# Start of AVAILABLE DATA
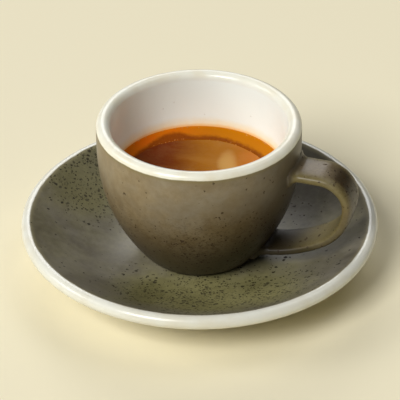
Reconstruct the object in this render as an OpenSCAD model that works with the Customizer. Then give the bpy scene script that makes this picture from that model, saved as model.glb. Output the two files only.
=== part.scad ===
// Espresso in a stoneware cup on its saucer.
//
// The saucer's axis is the Z axis, the table is the plane z = 0, and the
// cup's handle points along +X.  All sizes are millimetres.

/* [Saucer] */
// Diameter over the rim
saucer_d = 118; // [100:1:150]
// Height of the rim's top above the table
saucer_h = 18.8; // [15:0.2:24]
// Thickness of the full-round rim
saucer_edge_t = 4.6; // [3:0.2:6]
// Slope of the dish where it meets the rim, in degrees
saucer_edge_slope = 33; // [22:1:40]
// Diameter of the flat well that the cup stands in
saucer_well_d = 46; // [40:1:60]
// Thickness of the saucer at the well
saucer_floor_t = 4; // [3:0.2:5]
// Outer diameter of the foot ring
saucer_foot_d = 60; // [52:1:68]
// Width of the foot ring's resting face
saucer_foot_w = 3; // [2:0.5:5]
// Height of the foot ring
saucer_foot_h = 2; // [1:0.2:3]

/* [Cup] */
// Diameter of the cup's upright upper wall
cup_d = 66.7; // [55:0.2:82]
// Height of the cup, from its foot to the top of its lip
cup_h = 49.6; // [40:0.1:62]
// Thickness of the wall at the lip
cup_wall = 4.5; // [3:0.1:5.5]
// Height of the lip's rounding
lip_h = 2.1; // [1.5:0.1:3]
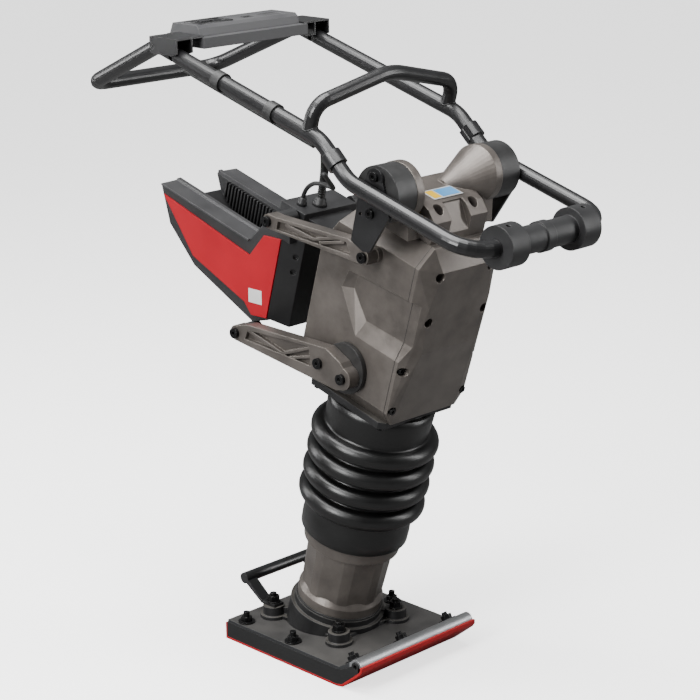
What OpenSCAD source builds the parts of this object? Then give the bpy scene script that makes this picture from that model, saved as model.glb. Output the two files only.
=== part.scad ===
// Battery powered tamping rammer, modelled as its separate pieces.
// World frame: +X forward to the lifting roller, +Y to the machine's left, +Z up.
// The origin is the centre of the sole's underside. Everything above the shoe is drawn in a
// leaning frame whose Z runs up the leg's axis and whose X runs forward, square to the leg.

/* [Shoe] */
// Width of the shoe across the machine
shoe_w = 280; // [240:2:340]
// Length of the shoe from its back edge to the tip of its nose
shoe_l = 342; // [300:2:400]
// Thickness of the shoe's black core
core_t = 28; // [20:1:36]
// Thickness of the red sole plate
sole_t = 4; // [3:0.5:6]
// Thickness of the steel plate on top of the core
deck_t = 4; // [3:0.5:6]
// Radius of the roll along the nose
nose_r = 12; // [9:0.5:14]

/* [Leg] */
// Forward lean of the leg
lean = 16; // [13:0.5:18]
// How far the leg's axis meets the ground behind the shoe's middle
leg_back = 48.5; // [40:0.5:55]
// Outer radius of the round flange at the foot of the leg
flange_r = 75; // [68:1:80]
// Outer radius of the spring cylinder
cyl_r = 62; // [51:0.5:64]
// Wall of the spring cylinder
cyl_t = 6; // [4:0.5:8]
// Height of the crankcase floor up the leg
case_s = 508; // [500:2:560]
// Radius of the lever that drives the piston
crank_throw = 22; // [16:1:26]

/* [Bellows] */
// Outer radius of a fold of the bellows
fold_r = 110; // [100:1:116]
// Distance from one fold to the next
fold_pitch = 40; // [36:1:42]
// Number of folds
fold_n = 4; // [3:1:4]

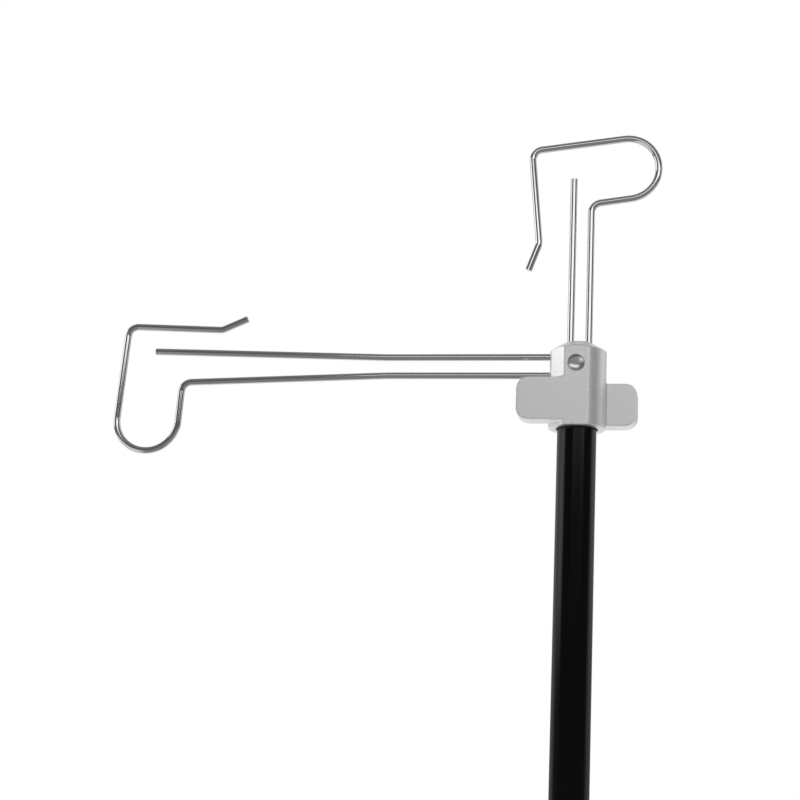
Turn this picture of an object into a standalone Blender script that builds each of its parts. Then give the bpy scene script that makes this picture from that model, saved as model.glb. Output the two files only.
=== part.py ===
"""Spool holder stand: a weighted round base, a telescopic pole, a swivelling
cast head with two finger wings, and two bent-wire arms that carry the spools.

Metres, +Z up. The origin is on the pole's axis, at the underside of the base.
The front of the head, with its round blind hole, faces -Y; the side arm
points to -X and the top arm to +Z.
"""

import math

import bmesh
import bpy
from mathutils import Matrix, Vector

# ---------------------------------------------------------------- clearances
GAP = 0.0003            # air left between two pieces that touch
SLOT_PLAY = 0.00025     # air on each side of an arm's wire in its slot
SLOT_END = 0.48         # share of a slot's width that its rounded ends take
TOP_SKIM = 0.0001       # what the turned form takes off the head's flat top
CUT = 0.002             # how far a cutter runs past the face it opens

# ---------------------------------------------------------------------- base
BASE_DIAMETER = 0.240
BASE_THICKNESS = 0.012
BASE_EDGE_ROUND = 0.0035
BASE_LOWER_EDGE = 0.0009
PAD_THICKNESS = 0.002
PAD_INSET = 0.003

# ------------------------------------------------------- flange of the pole
FLANGE_DIAMETER = 0.074
FLANGE_THICKNESS = 0.006
FLANGE_BOSS_HEIGHT = 0.034
FLANGE_BOSS_WALL = 0.005
FLANGE_FILLET = 0.003
FLANGE_EDGE = 0.0012
FLANGE_SET_SCREW_LEVEL = 0.024  # above the flange's foot
FLANGE_SCREW_CIRCLE = 0.058
FLANGE_SCREW_COUNT = 3
FLANGE_SCREW_THREAD = 0.005
FLANGE_SCREW_HEAD = 0.0085
FLANGE_SCREW_KEY = 0.004        # across the flats of the hexagon socket
FLANGE_SCREW_EDGE = 0.0005
FLANGE_SCREW_GRIP = 0.007       # thread below the flange, in the base plate

# ---------------------------------------------------------------------- pole
LOWER_TUBE_DIAMETER = 0.028
LOWER_TUBE_WALL = 0.0015
LOWER_TUBE_LENGTH = 0.300
UPPER_TUBE_DIAMETER = 0.022
UPPER_TUBE_WALL = 0.0012
UPPER_TUBE_LENGTH = 0.430
TUBE_EDGE = 0.0003
GUIDE_BUSH_LENGTH = 0.024
GUIDE_BUSH_RIM = 0.0015
SLIDER_LENGTH = 0.012
SLIDER_SPIGOT_LENGTH = 0.012
SLIDER_BORE = 0.014

# ----------------------------------------------------------- height collar
COLLAR_DIAMETER = 0.040
COLLAR_OVER_TUBE = 0.022        # reach of the collar down the lower tube
COLLAR_ABOVE_BUSH = 0.018       # height of the part round the upper tube
COLLAR_EDGE = 0.0012
BOSS_DIAMETER = 0.018
BOSS_REACH = 0.030              # pole axis to the boss's end face
STUD_THREAD = 0.008
SHOE_THICKNESS = 0.003
KNOB_DIAMETER = 0.036
KNOB_THICKNESS = 0.015
KNOB_HUB_DIAMETER = 0.018
KNOB_HUB_LENGTH = 0.005
KNOB_STAND_OFF = 0.0025         # knob to boss when the screw is tight
KNOB_LOBES = 6
KNOB_SCALLOP = 0.0045
KNOB_RIM_ROUND = 0.0015
STUD_IN_KNOB = 0.012

# ---------------------------------------------------------------------- head
HEAD_UNDERSIDE = 0.560          # height of the head's underside at rest
HEAD_DIAMETER = 0.0320
HEAD_HEIGHT = 0.0500
FRONT_FLAT = 0.0144             # pole axis to the flat front
SIDE_FLAT = 0.0150              # pole axis to the flat between front and left
HEAD_EDGE_ROUND = 0.0008
HEAD_TOP_RADIUS = 0.0072
HEAD_TOP_SLOPE = math.radians(30.0)
WING_SPAN = 0.0666              # tip to tip
WING_THICKNESS = 0.0120
WING_BOTTOM = 0.0028
WING_HEIGHT = 0.0246
WING_CORNER_ROUND = 0.0066
WING_EDGE_ROUND = 0.0013
WING_ROOT = 0.0041              # pole axis to the wing's end inside the body
FRONT_HOLE_DIAMETER = 0.0094
FRONT_HOLE_DEPTH = 0.0050       # to the start of the drill point
FRONT_HOLE_LEVEL = 0.0355
DRILL_POINT = math.radians(118.0)
TUBE_IN_HEAD = 0.0260
SWIVEL_BUSH_WALL = 0.0006
SWIVEL_BUSH_LENGTH = 0.0168
SWIVEL_BUSH_EDGE = 0.0002
SWIVEL_BUSH_LIP = 0.0004        # stands out below the head
THRUST_WASHER_THICKNESS = 0.0009
THRUST_WASHER_BORE = 0.0190

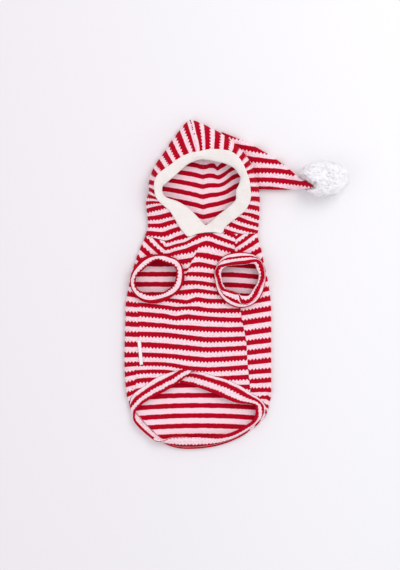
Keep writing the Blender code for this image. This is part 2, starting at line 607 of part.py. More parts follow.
def armhole_cutter(armhole, collection):
    bm = bmesh.new()
    rim = []
    for step in range(ARMHOLE_STEPS):
        angle = 360 * step / ARMHOLE_STEPS
        reach = armhole_at(armhole, angle).seam
        x = armhole.x + reach * math.cos(math.radians(angle))
        y = armhole.y + reach * math.sin(math.radians(angle))
        rim.append(bm.verts.new((x, y, CUTTER_FROM)))
    floor = bm.faces.new(rim)
    grown = bmesh.ops.extrude_face_region(bm, geom=[floor])
    lifted = [item for item in grown["geom"] if isinstance(item, bmesh.types.BMVert)]
    bmesh.ops.translate(bm, verts=lifted, vec=(0, 0, CUTTER_TO - CUTTER_FROM))
    bmesh.ops.recalc_face_normals(bm, faces=bm.faces)
    cutter = new_object(f"armhole_cutter_{armhole.name}", bm, None, collection)
    cutter.hide_render = True
    cutter.display_type = "WIRE"
    return cutter


def armhole_section(row, base):
    """The standing band's section, as distances from the armhole's centre and heights."""
    seam, edge, top = row.seam - SEAM_GAP, row.edge, base + row.stand
    inner = seam - BAND_WALL
    bulge = seam + BAND_BULGE
    return (
        (seam, base - WALL),
        (seam, base),
        (bulge, base + WALL),
        (bulge, base + row.stand * 0.60),
        (mix(seam, edge, 0.45), base + row.stand * 0.94),
        (mix(seam, edge, 0.82), top),
        (edge, top - BAND_ROUND),
        (edge + BAND_ROUND, top - 2 * BAND_ROUND),
        (inner, base + row.stand * 0.28),
        (inner, base - WALL),
    )


def build_armhole_band(armhole, material, collection):
    rings = []
    for step in range(ARMHOLE_STEPS):
        angle = 360 * step / ARMHOLE_STEPS
        row = armhole_at(armhole, angle)
        outward = Vector((math.cos(math.radians(angle)), math.sin(math.radians(angle))))
        seam = Vector((armhole.x, armhole.y)) + outward * row.seam
        base = top_height(seam.x, seam.y)
        rings.append(
            [
                (armhole.x + outward.x * reach, armhole.y + outward.y * reach, height)
                for reach, height in armhole_section(row, base)
            ]
        )
    name = f"armhole_band_{armhole.name}"
    return loft_object(name, rings, material, collection, closed=True)


def back_columns():
    """The back panel's columns from its right seam round under the garment to its left one."""
    columns = [
        back_column(section, place) for section, place in zip(back_sections(), BACK_HEM_ROWS)
    ]
    return columns[::-1]


def build_back_panel(material, collection, cutters):
    panel = sheet_object("back_panel", back_columns(), material, collection)
    add_wall(panel, WALL)
    cut_away(panel, cutters)




def belly_columns():
    left, right = belly_hem_places()
    ends = [hem_seam(place) for place in left]
    ends.append(ends[-1].lerp(hem_seam(right[0]), 0.5))
    ends += [hem_seam(place) for place in right]
    return [belly_column(end) for end in ends]


def build_belly_panel(material, collection, cutters):
    panel = sheet_object("belly_panel", belly_columns(), material, collection)
    add_wall(panel, WALL)
    cut_away(panel, cutters)


def hood_columns(rows, clear):
    return [
        [hood_point(rows, index, kind, share, clear) for index in range(len(rows))]
        for kind, share in hood_column_shares()
    ]


def build_hood_half(name, rows, side, material, collection):
    clear = Vector((side * SEAM_GAP / 2, 0, 0))
    columns = hood_columns(rows, clear)
    if side > 0:
        columns.reverse()
    half = sheet_object(name, columns, material, collection)
    add_wall(half, WALL)
    return half


def peak_cutter(collection):
    """The left half's last rows, thicker and across the seam, which the right half stops at."""
    clear = Vector((SEAM_GAP / 2, 0, 0))
    columns = [column[-PEAK_CUT_ROWS:] for column in hood_columns(HOOD_LEFT, clear)]
    cutter = sheet_object("peak_cutter", columns, None, collection)
    add_wall(cutter, WALL + PEAK_CUT_DEEPER)
    cutter.hide_render = True
    cutter.display_type = "WIRE"
    return cutter


def trim_stations():
    """The trim's sections, once round the face from the peak down the left side."""
    left = [TrimRow(*row[3:]) for row in reversed(HOOD_LEFT)]
    right = [TrimRow(*row[3:]) for row in HOOD_RIGHT[:-1]]
    return left + list(TRIM_FOOT) + right


def trim_section(row):
    rim = Vector((row.rim_x, row.rim_y, row.rim_z - WALL / 2))
    face = Vector((row.face_x, row.face_y, row.rim_z - TRIM_THICKNESS * TRIM_DROOP))
    inward = (face - rim).normalized()
    steep = 1 - smoothstep((row.rim_z - TRIM_FOOT[0].rim_z) / TRIM_STEEP_RISE)
    rim += inward * mix(2 * SEAM_GAP, TRIM_FOOT_GAP, steep)
    centre = rim.lerp(face, 0.5)
    half = (face - rim).length / 2
    points = []
    for step in range(TRIM_POINTS):
        angle = 2 * math.pi * step / TRIM_POINTS
        swell = math.copysign(abs(math.sin(angle)) ** TRIM_ROUND, math.sin(angle))
        point = centre - inward * half * math.cos(angle)
        points.append(point + Vector((0, 0, swell * TRIM_THICKNESS / 2)))
    return points


def build_face_trim(material, collection):
    rings = [trim_section(row) for row in trim_stations()]
    return loft_object("face_trim", rings, material, collection, closed=True)


def panel_ways():
    """The way the cloth runs at the hem seam, for each place of the loop that a column ends at."""
    left, right = belly_hem_places()
    belly = belly_columns()
    columns = list(zip(BACK_HEM_ROWS, back_columns()[::-1]))
    columns += list(zip(left, belly)) + list(zip(right[::-1], belly[::-1]))
    return {place: column[-1] - column[-2] for place, column in columns}


def hem_band_places():
    left, right = belly_hem_places()
    before = [step / BELLY_HEM_STEPS for step in range(PEAK_ROWS[0] * BELLY_HEM_STEPS)]
    last = len(HEM_LOOP) - 1
    steps = (last - PEAK_ROWS[1]) * BELLY_HEM_STEPS
    after = [PEAK_ROWS[1] + step / BELLY_HEM_STEPS for step in range(1, steps + 1)]
    return before + left[::-1] + list(BACK_HEM_ROWS[1:-1]) + right[::-1] + after


def hem_band_section(place, way, panel_way):
    """The folded band between its seam and its free edge, at this place of the loop.

    way is the direction along the hem, and panel_way the cloth's own direction at the seam.
    """
    row = between(HEM_LOOP, place)
    seam = Vector((row.seam_x, row.seam_y, max(row.seam_z, 0.0)))
    edge = Vector((row.edge_x, row.edge_y, row.edge_z))
    across = (edge - seam).normalized()
    width = (edge - seam).length
    out = way.cross(across).normalized()
    panel_inward = panel_way.cross(way).normalized()
    pinch = math.exp(-(((place - HEM_PINCH.place) / HEM_PINCH.reach) ** 2))
    inner = 1 - HEM_PINCH.share * pinch
    start = 2 * SEAM_GAP + HEM_PINCH.start * pinch
    inner_start = start + HEM_CORNER * WALL * max(panel_inward.dot(across), 0.0)
    thick, swell = HEM_BAND_THIN, HEM_BAND_SWELL
    section = (
        (inner_start, -WALL * inner),
        (start, 0.0),
        (0.25 * width, swell),
        (0.75 * width, swell),
        (width - swell / 2, 0.0),
        (width, -thick / 3),
        (width - swell / 2, swell - thick),
        (0.75 * width, -thick),
        (max(0.25 * width, inner_start + swell), -thick * inner),
    )
    points = [seam + across * along + out * height for along, height in section]
    for point in points:
        point.z = max(point.z, 0.0)
    return points


def build_hem_band(material, collection):
    places = hem_band_places()
    ways = panel_ways()
    rows = [between(HEM_LOOP, place) for place in places]
    rings = []
    for i, row in enumerate(rows):
        before, after = rows[max(i - 1, 0)], rows[min(i + 1, len(rows) - 1)]
        way = Vector(
            (
                after.seam_x - before.seam_x + after.edge_x - before.edge_x,
                after.seam_y - before.seam_y + after.edge_y - before.edge_y,
                after.seam_z - before.seam_z + after.edge_z - before.edge_z,
            )
        )
        nearest = min(ways, key=lambda place: abs(place - places[i]))
        rings.append(hem_band_section(places[i], way, ways[nearest]))
    return loft_object("hem_band", rings, material, collection, closed=False)


def tail_base(across):
    """A point beside the hood's right side, from the tail's upper edge to its lower one."""
    place = mix(TAIL_ON_HOOD[0], TAIL_ON_HOOD[1], across)
    row = between(HOOD_RIGHT, place)
    before, after = between(HOOD_RIGHT, place - 0.1), between(HOOD_RIGHT, place + 0.1)
    way = Vector((after.side_x - before.side_x, after.side_y - before.side_y)).normalized()
    return Vector((row.side_x + way.y * TAIL_GAP, row.side_y - way.x * TAIL_GAP))


def tail_ring(share):
    row = between(TAIL_ROWS, share * (len(TAIL_ROWS) - 1))
    first = TAIL_ROWS[0]
    middle = (row.top + row.bottom) / 2
    points = []
    for step in range(TAIL_POINTS):
        angle = 2 * math.pi * step / TAIL_POINTS
        wide, high = math.cos(angle), math.sin(angle)
        across = 0.5 - 0.5 * math.copysign(abs(wide) ** TAIL_ROUND, wide)
        upper = Vector((row.upper_x, row.upper_y))
        lower = Vector((row.lower_x, row.lower_y))
        place = upper.lerp(lower, across)
        upper = Vector((first.upper_x, first.upper_y))
        lower = Vector((first.lower_x, first.lower_y))
        straight = upper.lerp(lower, across)
        place += (tail_base(across) - straight) * (1 - share) ** 2
        rise = abs(high) ** (TAIL_ROUND_TOP if high > 0 else TAIL_ROUND_UNDER)
        height = mix(middle, row.top if high > 0 else row.bottom, rise)
        points.append(Vector((place.x, place.y, max(height, 0.0))))
    return points


def build_tail(material, collection):
    """A flattened cone of cloth, open where it meets the hood and closed at its tip."""
    bm = bmesh.new()
    loops = [
        [bm.verts.new(point) for point in tail_ring(step / TAIL_SECTIONS)]
        for step in range(TAIL_SECTIONS + 1)
    ]
    for first, second in zip(loops, loops[1:]):
        for i in range(TAIL_POINTS):
            j = (i + 1) % TAIL_POINTS
            bm.faces.new((first[i], first[j], second[j], second[i]))
    bm.faces.new(loops[-1])
    bmesh.ops.recalc_face_normals(bm, faces=bm.faces)
    tail = new_object("hood_tail", bm, material, collection)
    add_wall(tail, TAIL_WALL)


def build_pompom(material, collection):
    """A ball with a lock of yarn standing on three faces of every four."""
    bm = bmesh.new()
    bmesh.ops.create_icosphere(bm, subdivisions=3, radius=1)
    tip = TAIL_ROWS[-1]
    to_tail = Vector((tip.upper_x, tip.lower_y, tip.top)) - Vector(POMPOM_CENTRE)
    to_tail.normalize()
    bm.faces.ensure_lookup_table()
    ways = {face.index: face.calc_center_median().normalized() for face in bm.faces}
    bmesh.ops.scale(bm, vec=POMPOM_BALL, verts=bm.verts)
    bmesh.ops.translate(bm, vec=POMPOM_CENTRE, verts=bm.verts)
    chosen = [
        face
        for face in bm.faces
        if face.index % POMPOM_BARE_STEP and ways[face.index].dot(to_tail) < POMPOM_BARE_COSINE
    ]
    order = [face.index for face in chosen]
    bmesh.ops.inset_individual(bm, faces=chosen, thickness=POMPOM_LOCK_ROOT)
    for index, face in zip(order, chosen):
        way = ways[index]
        uneven = 1 - POMPOM_UNEVEN * (1 - math.sin(index * POMPOM_TURN))
        tip_at = Vector(
            centre + part * reach * uneven
            for centre, part, reach in zip(POMPOM_CENTRE, way, POMPOM_REACH)
        )
        tip_at.z = max(tip_at.z, POMPOM_FLOOR)
        centre = bmesh.ops.poke(bm, faces=[face])["verts"][0]
        centre.co = tip_at
    bmesh.ops.recalc_face_normals(bm, faces=bm.faces)
    return new_object("pompom", bm, material, collection)


def build_side_label(material, collection):
    """A blank woven tab caught in the left side seam, lying on the belly."""
    top, bottom = Vector(LABEL_TOP), Vector(LABEL_BOTTOM)
    along = (bottom - top).normalized()
    aside = Vector((-along.y, along.x)) * (LABEL_WIDTH / 2)
    columns = []
    for side in (-1, 0, 1):
        column = []
        for step in range(LABEL_STEPS + 1):
            place = top.lerp(bottom, step / LABEL_STEPS) + aside * side
            height = top_height(place.x, place.y) + LABEL_CLEARANCE + LABEL_THICKNESS
            column.append(Vector((place.x, place.y, height)))
        columns.append(column)
    label = sheet_object("side_label", columns, material, collection)
    add_wall(label, LABEL_THICKNESS)


def clear_scene():
    for obj in list(bpy.data.objects):
        bpy.data.objects.remove(obj, do_unlink=True)


def new_collection(name):
    collection = bpy.data.collections.new(name)
    bpy.context.scene.collection.children.link(collection)
    return collection


def main():
    clear_scene()
    garment = new_collection("dog_sweatshirt")
    cutter_box = new_collection("cutters")
    cutter_box.hide_render = True
    knit = material_of("striped_knit", RED_KNIT)
    fleece = material_of("cream_fleece", FLEECE)
    yarn = material_of("pompom_yarn", YARN)
    tape = material_of("label_tape", TAPE)
    cutters = [armhole_cutter(armhole, cutter_box) for armhole in ARMHOLES]
    build_back_panel(knit, garment, cutters)
    build_belly_panel(knit, garment, cutters)
    build_hood_half("hood_left", HOOD_LEFT, -1, knit, garment)
    right = build_hood_half("hood_right", HOOD_RIGHT, 1, knit, garment)
    cut_away(right, [peak_cutter(cutter_box)])
    build_face_trim(fleece, garment)
    for armhole in ARMHOLES:
        build_armhole_band(armhole, knit, garment)
    build_hem_band(knit, garment)
    build_tail(knit, garment)
    build_pompom(yarn, garment)
    build_side_label(tape, garment)


main()
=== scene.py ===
"""The look of a hooded, sleeveless dog sweatshirt in striped knit, laid flat with its belly up.

Each cut piece of the garment is a class that builds its cloth and dresses it. Sizes are in
metres, and places of the larger tables in tenths of a millimetre. Stripes are written on the
garment's plan, in steps right and down from its corner, so that each is one row of numbers.
"""

from __future__ import annotations

import logging
import math
from bisect import bisect_right
from dataclasses import dataclass, field
from enum import Enum
from typing import Callable, NamedTuple, Sequence

import bmesh
import bpy
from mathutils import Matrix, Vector, noise


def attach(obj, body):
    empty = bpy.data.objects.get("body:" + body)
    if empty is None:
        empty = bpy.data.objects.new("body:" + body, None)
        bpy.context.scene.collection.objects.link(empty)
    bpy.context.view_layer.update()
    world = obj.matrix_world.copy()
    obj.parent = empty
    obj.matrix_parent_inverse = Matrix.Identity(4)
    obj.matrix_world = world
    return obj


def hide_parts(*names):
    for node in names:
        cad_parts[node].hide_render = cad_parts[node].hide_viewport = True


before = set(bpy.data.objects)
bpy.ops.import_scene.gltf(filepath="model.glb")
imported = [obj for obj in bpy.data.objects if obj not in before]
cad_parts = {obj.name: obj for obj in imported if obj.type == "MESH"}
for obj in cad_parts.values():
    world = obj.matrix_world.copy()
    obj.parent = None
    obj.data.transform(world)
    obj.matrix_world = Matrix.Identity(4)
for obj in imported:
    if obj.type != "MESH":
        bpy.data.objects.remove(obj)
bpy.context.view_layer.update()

LOG = logging.getLogger("dog_sweatshirt")

WALL = 0.0022
SEAM_GAP = 0.00015
CUT_EDGE_ANGLE = 0.8  # radians; a cloth's cut edges are sharper
FOLD_RADIUS = 0.005
SHOULDER = 0.012  # how far in from the side the top layer reaches its height
TOP_HEIGHT = 0.0115
NECK_RISE = (0.0025, -0.043, 0.070, 0.040)  # height, place and reach of the swell at the neck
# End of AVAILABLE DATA
**WORK REQUIRED**
Copy out precisely the lines from the line with "build_hem_band(knit, garment)" to the line with "its belly up." in the material above, including those two lines and omitting all the rest.

**EXERCISE RESULT**
    build_hem_band(knit, garment)
    build_tail(knit, garment)
    build_pompom(yarn, garment)
    build_side_label(tape, garment)


main()
=== scene.py ===
"""The look of a hooded, sleeveless dog sweatshirt in striped knit, laid flat with its belly up.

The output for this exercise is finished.